**Stated goal:**
Below you will find a set of lines. Repeat them all exactly.

**Data provided:**
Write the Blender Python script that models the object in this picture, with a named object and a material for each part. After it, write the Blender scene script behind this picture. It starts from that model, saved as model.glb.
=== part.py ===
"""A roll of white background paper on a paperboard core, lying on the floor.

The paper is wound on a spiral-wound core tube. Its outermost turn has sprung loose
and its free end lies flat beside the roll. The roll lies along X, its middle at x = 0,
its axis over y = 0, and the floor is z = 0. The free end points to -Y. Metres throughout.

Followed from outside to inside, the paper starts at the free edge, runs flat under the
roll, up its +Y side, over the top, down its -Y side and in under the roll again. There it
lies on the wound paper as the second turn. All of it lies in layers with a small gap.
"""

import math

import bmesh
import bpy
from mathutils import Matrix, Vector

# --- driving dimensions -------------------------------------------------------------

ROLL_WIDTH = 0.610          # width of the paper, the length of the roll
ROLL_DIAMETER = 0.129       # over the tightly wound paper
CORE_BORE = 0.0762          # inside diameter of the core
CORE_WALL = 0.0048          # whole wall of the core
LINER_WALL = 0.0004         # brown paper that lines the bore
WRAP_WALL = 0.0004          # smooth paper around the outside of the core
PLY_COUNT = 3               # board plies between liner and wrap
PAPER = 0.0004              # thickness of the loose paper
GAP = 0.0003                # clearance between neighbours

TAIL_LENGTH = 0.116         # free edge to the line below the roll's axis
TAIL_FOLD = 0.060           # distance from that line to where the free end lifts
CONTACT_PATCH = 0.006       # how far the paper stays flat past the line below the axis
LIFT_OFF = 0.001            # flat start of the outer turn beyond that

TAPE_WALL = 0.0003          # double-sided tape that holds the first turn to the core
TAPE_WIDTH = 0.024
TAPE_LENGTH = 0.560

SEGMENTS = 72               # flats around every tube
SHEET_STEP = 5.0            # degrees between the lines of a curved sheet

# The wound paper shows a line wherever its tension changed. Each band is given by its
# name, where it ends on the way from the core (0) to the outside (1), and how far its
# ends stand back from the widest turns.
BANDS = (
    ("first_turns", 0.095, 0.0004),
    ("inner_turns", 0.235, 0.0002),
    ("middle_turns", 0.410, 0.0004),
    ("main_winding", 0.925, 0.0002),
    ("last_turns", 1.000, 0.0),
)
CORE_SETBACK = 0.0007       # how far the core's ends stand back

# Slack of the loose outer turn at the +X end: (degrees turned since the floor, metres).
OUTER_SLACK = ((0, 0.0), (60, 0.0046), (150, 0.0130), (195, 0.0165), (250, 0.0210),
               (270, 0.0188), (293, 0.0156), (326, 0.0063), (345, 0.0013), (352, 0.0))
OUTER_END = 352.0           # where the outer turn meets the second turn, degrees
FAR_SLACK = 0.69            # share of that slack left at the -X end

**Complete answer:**
Write the Blender Python script that models the object in this picture, with a named object and a material for each part. After it, write the Blender scene script behind this picture. It starts from that model, saved as model.glb.
=== part.py ===
"""A roll of white background paper on a paperboard core, lying on the floor.

The paper is wound on a spiral-wound core tube. Its outermost turn has sprung loose
and its free end lies flat beside the roll. The roll lies along X, its middle at x = 0,
its axis over y = 0, and the floor is z = 0. The free end points to -Y. Metres throughout.

Followed from outside to inside, the paper starts at the free edge, runs flat under the
roll, up its +Y side, over the top, down its -Y side and in under the roll again. There it
lies on the wound paper as the second turn. All of it lies in layers with a small gap.
"""

import math

import bmesh
import bpy
from mathutils import Matrix, Vector

# --- driving dimensions -------------------------------------------------------------

ROLL_WIDTH = 0.610          # width of the paper, the length of the roll
ROLL_DIAMETER = 0.129       # over the tightly wound paper
CORE_BORE = 0.0762          # inside diameter of the core
CORE_WALL = 0.0048          # whole wall of the core
LINER_WALL = 0.0004         # brown paper that lines the bore
WRAP_WALL = 0.0004          # smooth paper around the outside of the core
PLY_COUNT = 3               # board plies between liner and wrap
PAPER = 0.0004              # thickness of the loose paper
GAP = 0.0003                # clearance between neighbours

TAIL_LENGTH = 0.116         # free edge to the line below the roll's axis
TAIL_FOLD = 0.060           # distance from that line to where the free end lifts
CONTACT_PATCH = 0.006       # how far the paper stays flat past the line below the axis
LIFT_OFF = 0.001            # flat start of the outer turn beyond that

TAPE_WALL = 0.0003          # double-sided tape that holds the first turn to the core
TAPE_WIDTH = 0.024
TAPE_LENGTH = 0.560

SEGMENTS = 72               # flats around every tube
SHEET_STEP = 5.0            # degrees between the lines of a curved sheet

# The wound paper shows a line wherever its tension changed. Each band is given by its
# name, where it ends on the way from the core (0) to the outside (1), and how far its
# ends stand back from the widest turns.
BANDS = (
    ("first_turns", 0.095, 0.0004),
    ("inner_turns", 0.235, 0.0002),
    ("middle_turns", 0.410, 0.0004),
    ("main_winding", 0.925, 0.0002),
    ("last_turns", 1.000, 0.0),
)
CORE_SETBACK = 0.0007       # how far the core's ends stand back

# Slack of the loose outer turn at the +X end: (degrees turned since the floor, metres).
OUTER_SLACK = ((0, 0.0), (60, 0.0046), (150, 0.0130), (195, 0.0165), (250, 0.0210),
               (270, 0.0188), (293, 0.0156), (326, 0.0063), (345, 0.0013), (352, 0.0))
OUTER_END = 352.0           # where the outer turn meets the second turn, degrees
FAR_SLACK = 0.69            # share of that slack left at the -X end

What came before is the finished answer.